Title: Variant
Author: Robison Wells
Rating: 3 stars
Summary: Benson Fisher
thought that a scholarship to Maxfield Academy would be the ticket out
of his dead-end life.
He was wrong.
Now he's trapped in a
school that's surrounded by a razor-wire fence. A school where video
cameras monitor his every move. Where there are no adults. Where the
kids have split into groups in order to survive.
Where breaking
the rules equals death.
But when Benson stumbles upon the
school's real secret, he realizes that playing by the rules could spell a
fate worse than death, and that escape--his only real hope for
survival--may be impossible.
Review: I finished this book and felt... nothing, except for a maybe a slight annoyance at the cliffhanger ending. But a good annoyance, which I can't really define but it totally exists. Probably. This book reminded me a bit of Maze Runner, in the sense that it's a prison where there are no adults, the kids have no idea what they're there for (but it turns out to be testing), and some super-secret organization is watching them.

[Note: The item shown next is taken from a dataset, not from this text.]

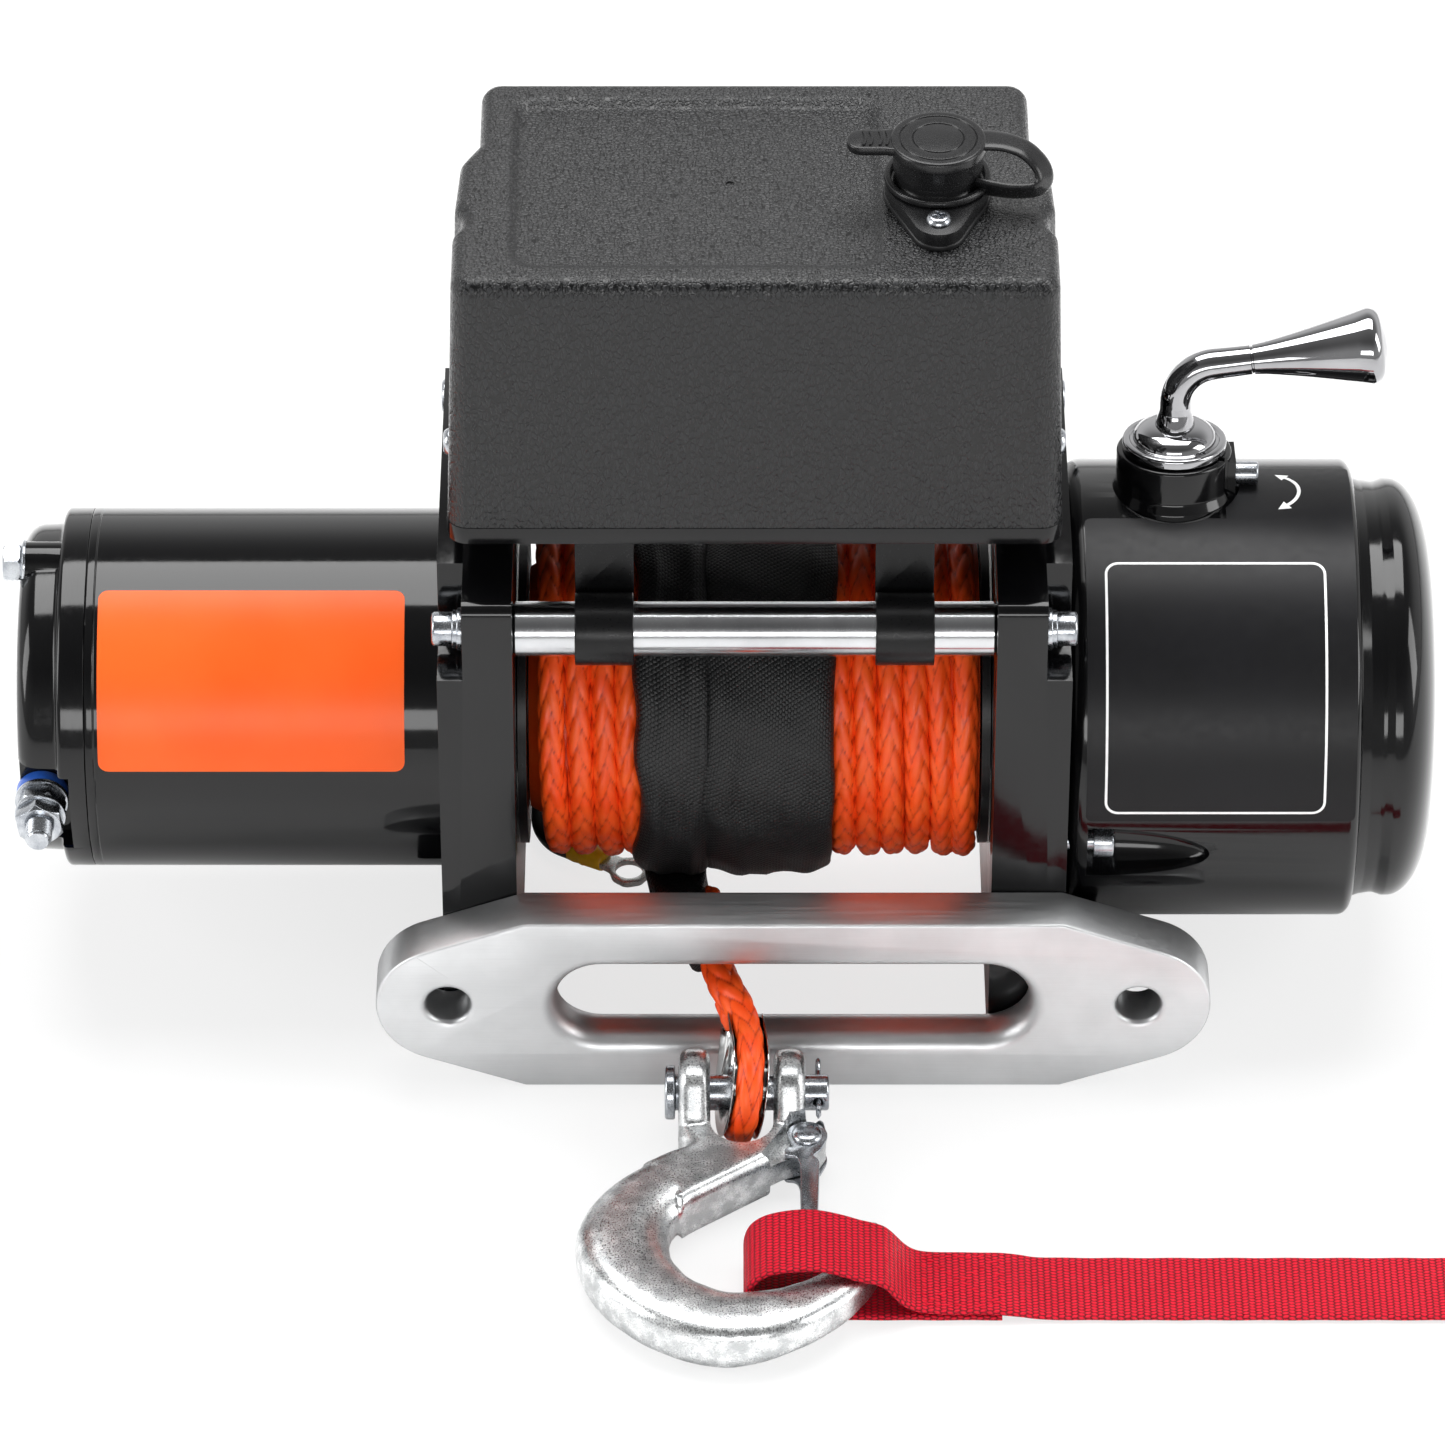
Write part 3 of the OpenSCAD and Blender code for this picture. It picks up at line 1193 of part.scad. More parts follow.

In the book there are several twists that yield intriguing results, but they seem to have been put in at random. Benson was the same as all other main characters in this type of novel, though he had no choice. I always wondered why the people in whatever "prison" the book takes place in never rebelled before the main character arrives, but I have discovered that it's because it takes a person who just won't stop pushing, won't give up. In Variant, that person is, of course, Benson. Will I be reading the second book? Thanks to that ending, I have no choice.